Parts and joints as JSON:
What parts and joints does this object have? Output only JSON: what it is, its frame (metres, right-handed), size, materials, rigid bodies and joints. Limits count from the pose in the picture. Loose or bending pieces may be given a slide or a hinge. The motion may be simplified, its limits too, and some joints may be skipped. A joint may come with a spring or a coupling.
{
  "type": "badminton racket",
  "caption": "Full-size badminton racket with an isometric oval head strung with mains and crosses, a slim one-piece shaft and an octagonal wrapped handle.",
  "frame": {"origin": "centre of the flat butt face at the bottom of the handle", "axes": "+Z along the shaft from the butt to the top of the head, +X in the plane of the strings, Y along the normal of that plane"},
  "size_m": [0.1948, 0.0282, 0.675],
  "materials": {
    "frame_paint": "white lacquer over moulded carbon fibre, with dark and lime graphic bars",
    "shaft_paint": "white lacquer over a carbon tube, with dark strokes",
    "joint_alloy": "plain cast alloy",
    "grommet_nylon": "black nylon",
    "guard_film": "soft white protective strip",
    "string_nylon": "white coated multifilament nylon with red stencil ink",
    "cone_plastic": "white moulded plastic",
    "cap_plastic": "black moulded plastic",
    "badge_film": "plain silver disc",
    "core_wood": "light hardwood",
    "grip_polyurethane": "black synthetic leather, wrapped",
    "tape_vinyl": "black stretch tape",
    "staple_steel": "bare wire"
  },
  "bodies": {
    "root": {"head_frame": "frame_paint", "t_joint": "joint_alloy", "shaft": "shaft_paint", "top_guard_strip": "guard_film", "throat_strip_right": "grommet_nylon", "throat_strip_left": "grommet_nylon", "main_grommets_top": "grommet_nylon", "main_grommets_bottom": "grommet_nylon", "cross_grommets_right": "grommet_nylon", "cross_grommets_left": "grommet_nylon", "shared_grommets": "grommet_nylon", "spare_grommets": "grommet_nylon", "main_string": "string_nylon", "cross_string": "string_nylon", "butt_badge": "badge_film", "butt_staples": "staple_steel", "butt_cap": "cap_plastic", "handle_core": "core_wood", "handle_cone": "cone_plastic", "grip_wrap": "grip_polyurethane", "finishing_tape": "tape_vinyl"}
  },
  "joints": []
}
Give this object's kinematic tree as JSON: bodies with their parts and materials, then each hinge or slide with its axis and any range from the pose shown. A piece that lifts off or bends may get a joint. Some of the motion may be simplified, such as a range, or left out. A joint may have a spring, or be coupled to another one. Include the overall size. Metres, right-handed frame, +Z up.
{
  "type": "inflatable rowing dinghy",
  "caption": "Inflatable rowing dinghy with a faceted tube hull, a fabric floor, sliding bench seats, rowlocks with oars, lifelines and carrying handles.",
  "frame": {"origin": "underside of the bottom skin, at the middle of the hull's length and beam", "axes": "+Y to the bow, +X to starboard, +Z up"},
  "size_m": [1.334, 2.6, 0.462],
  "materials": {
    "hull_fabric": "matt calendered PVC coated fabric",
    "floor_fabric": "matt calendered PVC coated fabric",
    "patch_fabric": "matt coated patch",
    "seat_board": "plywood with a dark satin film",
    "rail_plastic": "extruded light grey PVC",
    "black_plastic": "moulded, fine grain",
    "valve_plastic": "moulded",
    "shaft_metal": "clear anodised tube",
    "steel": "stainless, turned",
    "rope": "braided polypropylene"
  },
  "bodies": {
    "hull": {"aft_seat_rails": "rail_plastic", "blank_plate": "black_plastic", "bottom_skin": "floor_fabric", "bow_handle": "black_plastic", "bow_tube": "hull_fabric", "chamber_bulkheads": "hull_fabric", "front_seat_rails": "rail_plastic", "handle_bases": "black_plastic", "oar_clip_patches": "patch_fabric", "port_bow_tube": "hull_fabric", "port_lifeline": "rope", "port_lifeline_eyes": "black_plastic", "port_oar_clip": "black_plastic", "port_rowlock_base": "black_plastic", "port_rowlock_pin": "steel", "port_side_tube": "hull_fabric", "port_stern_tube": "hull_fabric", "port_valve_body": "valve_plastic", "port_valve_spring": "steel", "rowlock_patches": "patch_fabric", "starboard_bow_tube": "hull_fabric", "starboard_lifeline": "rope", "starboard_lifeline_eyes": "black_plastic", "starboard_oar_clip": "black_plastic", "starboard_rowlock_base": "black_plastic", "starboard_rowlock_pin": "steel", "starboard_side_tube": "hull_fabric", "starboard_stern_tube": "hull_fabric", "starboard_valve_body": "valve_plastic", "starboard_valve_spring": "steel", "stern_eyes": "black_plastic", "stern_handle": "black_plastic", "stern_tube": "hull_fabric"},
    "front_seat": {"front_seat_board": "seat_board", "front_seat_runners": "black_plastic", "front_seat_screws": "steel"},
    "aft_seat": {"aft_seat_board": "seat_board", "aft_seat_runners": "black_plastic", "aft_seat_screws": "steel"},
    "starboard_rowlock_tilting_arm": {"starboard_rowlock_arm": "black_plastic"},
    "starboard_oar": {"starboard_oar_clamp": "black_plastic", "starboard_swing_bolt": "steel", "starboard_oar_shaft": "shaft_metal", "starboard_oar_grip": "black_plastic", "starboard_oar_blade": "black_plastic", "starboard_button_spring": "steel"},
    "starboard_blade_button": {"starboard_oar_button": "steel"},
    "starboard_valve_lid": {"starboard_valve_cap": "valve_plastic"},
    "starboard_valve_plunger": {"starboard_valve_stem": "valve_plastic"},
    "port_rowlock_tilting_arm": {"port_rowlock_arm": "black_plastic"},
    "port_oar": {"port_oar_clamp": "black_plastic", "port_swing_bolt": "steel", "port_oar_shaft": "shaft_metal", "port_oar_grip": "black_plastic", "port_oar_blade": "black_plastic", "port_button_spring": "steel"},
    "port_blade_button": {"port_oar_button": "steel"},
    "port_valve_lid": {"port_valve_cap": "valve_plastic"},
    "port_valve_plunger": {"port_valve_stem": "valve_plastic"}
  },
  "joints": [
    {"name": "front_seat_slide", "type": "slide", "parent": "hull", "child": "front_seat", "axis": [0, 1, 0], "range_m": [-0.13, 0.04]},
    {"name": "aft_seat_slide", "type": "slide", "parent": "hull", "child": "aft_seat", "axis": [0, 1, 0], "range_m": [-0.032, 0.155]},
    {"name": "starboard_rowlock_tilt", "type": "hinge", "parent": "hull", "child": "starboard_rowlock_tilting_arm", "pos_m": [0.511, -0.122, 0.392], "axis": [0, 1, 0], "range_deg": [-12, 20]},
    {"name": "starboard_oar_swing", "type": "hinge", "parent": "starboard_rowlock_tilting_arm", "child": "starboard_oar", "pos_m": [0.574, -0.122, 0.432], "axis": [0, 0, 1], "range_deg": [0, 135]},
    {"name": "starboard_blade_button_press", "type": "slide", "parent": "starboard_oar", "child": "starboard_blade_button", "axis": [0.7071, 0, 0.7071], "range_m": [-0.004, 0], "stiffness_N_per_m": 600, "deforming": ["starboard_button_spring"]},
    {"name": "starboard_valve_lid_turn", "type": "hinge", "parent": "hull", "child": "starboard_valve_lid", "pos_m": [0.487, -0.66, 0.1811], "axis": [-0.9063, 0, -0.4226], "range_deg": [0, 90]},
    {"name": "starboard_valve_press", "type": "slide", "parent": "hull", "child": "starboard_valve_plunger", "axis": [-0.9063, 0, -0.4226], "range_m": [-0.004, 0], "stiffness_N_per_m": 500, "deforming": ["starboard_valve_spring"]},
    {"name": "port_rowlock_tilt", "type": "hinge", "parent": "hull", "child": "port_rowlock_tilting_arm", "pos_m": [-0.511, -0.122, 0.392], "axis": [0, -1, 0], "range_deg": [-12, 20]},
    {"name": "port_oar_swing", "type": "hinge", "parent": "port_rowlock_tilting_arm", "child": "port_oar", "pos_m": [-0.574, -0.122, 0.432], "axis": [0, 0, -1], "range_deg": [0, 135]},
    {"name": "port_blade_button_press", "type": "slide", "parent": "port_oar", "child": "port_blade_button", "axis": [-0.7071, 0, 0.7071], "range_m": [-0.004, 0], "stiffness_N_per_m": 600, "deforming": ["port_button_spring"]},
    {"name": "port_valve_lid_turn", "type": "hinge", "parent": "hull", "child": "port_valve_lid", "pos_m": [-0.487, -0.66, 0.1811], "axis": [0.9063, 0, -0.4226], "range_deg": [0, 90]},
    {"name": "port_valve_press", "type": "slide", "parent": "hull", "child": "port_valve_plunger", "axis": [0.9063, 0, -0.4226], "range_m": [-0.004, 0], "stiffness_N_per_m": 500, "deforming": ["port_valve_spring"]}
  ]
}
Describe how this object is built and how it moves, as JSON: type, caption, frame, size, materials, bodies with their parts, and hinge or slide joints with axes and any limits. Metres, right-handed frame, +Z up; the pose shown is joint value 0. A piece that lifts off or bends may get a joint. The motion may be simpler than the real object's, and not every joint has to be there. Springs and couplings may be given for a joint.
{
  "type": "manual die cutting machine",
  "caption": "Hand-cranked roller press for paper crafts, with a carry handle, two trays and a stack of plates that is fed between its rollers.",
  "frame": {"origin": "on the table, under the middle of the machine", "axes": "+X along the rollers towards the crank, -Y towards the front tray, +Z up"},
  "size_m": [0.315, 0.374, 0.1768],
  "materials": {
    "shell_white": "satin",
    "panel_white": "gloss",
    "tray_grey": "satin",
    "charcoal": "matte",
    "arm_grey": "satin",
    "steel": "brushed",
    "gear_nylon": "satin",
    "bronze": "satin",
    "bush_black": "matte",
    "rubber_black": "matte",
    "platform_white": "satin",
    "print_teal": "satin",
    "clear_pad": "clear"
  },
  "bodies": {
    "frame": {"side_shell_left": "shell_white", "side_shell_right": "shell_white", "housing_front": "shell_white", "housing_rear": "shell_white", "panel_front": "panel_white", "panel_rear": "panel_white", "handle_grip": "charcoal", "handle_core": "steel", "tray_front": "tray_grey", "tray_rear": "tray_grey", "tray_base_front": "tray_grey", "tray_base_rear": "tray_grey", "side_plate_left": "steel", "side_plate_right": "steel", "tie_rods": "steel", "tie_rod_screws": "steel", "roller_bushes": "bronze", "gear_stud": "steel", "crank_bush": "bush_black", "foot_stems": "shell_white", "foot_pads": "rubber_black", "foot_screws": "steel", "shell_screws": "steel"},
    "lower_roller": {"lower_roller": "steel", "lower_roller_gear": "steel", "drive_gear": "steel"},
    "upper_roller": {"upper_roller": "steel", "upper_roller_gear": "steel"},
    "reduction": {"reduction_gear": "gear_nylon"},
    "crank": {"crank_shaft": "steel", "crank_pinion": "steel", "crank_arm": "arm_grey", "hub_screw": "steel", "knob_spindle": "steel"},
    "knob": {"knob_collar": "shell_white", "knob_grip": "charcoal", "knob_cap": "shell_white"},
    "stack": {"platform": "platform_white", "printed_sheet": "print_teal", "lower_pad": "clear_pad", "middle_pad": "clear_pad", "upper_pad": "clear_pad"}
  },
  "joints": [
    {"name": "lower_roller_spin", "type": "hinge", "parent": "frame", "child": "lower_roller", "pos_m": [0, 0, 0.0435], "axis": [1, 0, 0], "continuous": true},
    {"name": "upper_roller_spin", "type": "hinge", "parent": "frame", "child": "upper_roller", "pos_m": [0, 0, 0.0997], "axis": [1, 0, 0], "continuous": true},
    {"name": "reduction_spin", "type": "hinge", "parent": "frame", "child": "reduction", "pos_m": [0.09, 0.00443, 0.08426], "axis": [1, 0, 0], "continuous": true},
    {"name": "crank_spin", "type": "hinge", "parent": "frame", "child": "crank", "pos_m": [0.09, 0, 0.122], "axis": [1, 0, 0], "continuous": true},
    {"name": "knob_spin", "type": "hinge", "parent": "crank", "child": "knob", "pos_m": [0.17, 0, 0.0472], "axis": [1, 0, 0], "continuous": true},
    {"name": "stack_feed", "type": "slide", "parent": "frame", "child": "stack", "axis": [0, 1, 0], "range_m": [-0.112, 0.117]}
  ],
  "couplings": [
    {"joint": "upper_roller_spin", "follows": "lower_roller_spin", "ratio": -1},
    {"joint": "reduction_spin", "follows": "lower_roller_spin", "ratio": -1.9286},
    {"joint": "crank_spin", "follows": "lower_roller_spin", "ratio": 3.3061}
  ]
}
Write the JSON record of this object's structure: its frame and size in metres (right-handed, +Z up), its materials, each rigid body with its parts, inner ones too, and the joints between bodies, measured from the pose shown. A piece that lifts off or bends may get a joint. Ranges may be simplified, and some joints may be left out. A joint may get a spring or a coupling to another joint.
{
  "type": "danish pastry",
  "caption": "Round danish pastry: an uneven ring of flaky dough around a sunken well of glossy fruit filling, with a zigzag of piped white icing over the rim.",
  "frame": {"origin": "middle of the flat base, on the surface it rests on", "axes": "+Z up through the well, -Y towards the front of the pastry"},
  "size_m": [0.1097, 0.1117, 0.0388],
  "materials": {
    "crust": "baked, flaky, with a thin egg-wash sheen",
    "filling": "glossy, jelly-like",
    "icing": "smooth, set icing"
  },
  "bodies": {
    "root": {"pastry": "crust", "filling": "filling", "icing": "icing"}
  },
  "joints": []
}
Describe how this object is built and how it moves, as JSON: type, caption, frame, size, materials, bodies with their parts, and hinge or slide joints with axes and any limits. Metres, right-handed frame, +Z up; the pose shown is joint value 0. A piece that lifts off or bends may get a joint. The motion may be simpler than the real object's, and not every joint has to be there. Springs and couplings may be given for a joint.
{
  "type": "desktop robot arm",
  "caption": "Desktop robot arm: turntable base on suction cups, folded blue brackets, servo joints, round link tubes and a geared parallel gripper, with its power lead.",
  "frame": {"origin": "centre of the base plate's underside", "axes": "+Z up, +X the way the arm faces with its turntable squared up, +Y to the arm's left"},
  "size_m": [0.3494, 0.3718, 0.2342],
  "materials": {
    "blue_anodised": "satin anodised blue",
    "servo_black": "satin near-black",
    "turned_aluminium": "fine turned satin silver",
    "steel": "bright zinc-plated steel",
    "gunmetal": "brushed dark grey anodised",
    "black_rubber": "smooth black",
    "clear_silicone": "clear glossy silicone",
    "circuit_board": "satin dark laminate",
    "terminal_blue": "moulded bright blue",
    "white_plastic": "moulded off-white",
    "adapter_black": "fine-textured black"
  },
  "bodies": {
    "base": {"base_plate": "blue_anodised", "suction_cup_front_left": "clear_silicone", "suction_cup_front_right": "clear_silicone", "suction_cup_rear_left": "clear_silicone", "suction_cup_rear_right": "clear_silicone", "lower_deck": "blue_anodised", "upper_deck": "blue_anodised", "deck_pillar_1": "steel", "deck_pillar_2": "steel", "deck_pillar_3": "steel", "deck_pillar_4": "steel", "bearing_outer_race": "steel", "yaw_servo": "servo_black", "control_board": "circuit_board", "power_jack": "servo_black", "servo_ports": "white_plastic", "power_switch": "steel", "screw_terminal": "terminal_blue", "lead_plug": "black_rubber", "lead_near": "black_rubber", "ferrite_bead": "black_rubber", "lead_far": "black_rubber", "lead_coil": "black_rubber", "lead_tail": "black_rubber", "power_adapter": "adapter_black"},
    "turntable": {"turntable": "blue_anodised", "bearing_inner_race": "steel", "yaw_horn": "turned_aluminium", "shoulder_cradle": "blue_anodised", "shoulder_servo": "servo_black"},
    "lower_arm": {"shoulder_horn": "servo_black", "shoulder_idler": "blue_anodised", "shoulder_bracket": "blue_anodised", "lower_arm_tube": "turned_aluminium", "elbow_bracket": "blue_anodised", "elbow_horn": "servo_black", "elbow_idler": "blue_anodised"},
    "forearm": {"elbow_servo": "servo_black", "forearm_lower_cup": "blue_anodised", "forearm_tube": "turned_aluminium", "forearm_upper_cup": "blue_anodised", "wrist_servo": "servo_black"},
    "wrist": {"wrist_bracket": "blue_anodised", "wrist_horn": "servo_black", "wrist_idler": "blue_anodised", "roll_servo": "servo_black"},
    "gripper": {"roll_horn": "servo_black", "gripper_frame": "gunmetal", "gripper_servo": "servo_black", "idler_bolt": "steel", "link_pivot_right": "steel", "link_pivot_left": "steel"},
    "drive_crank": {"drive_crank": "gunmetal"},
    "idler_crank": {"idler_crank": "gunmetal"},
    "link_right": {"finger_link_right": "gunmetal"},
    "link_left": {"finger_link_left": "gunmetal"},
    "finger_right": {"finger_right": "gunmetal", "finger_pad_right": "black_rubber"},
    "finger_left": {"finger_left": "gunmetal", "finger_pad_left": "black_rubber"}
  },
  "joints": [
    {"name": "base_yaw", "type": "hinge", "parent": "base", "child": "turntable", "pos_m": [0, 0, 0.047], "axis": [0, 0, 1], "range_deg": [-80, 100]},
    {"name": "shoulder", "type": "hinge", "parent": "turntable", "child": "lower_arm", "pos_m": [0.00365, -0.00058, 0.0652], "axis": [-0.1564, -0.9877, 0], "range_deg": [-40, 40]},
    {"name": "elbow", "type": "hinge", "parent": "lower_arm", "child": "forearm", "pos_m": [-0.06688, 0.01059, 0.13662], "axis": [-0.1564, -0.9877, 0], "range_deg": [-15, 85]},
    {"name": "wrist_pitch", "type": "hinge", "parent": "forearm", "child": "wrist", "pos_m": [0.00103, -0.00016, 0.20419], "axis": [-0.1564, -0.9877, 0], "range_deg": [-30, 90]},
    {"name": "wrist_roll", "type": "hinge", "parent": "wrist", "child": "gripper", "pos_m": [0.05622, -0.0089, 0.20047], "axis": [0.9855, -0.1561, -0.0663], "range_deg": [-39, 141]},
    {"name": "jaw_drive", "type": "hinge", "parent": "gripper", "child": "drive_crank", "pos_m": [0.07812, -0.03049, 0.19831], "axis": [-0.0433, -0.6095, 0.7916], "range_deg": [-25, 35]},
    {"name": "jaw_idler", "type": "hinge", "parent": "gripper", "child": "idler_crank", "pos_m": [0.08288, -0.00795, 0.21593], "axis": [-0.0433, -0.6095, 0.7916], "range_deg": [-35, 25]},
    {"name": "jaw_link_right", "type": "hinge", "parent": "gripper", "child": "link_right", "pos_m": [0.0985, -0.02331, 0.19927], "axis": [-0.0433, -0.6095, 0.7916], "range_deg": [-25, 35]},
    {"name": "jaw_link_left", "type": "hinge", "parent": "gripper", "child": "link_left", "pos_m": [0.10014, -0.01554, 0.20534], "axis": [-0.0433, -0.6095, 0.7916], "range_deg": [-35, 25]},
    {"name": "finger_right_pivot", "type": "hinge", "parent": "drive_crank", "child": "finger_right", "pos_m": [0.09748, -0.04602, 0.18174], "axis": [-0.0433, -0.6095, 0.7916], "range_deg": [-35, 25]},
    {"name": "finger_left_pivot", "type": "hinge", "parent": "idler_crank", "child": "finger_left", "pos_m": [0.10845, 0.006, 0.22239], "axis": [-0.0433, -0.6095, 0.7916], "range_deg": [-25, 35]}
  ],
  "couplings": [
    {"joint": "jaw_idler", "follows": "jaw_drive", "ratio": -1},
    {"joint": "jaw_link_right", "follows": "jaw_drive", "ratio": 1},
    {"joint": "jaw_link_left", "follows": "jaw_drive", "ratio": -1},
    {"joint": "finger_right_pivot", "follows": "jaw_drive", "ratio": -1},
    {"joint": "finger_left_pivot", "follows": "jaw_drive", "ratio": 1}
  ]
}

(Given instruction): Copy each line of the listing that holds the word "between".

(The output):
  "caption": "Hand-cranked roller press for paper crafts, with a carry handle, two trays and a stack of plates that is fed between its rollers.",
Write the JSON record of this object's structure: its frame and size in metres (right-handed, +Z up), its materials, each rigid body with its parts, inner ones too, and the joints between bodies, measured from the pose shown. A piece that lifts off or bends may get a joint. Ranges may be simplified, and some joints may be left out. A joint may get a spring or a coupling to another joint.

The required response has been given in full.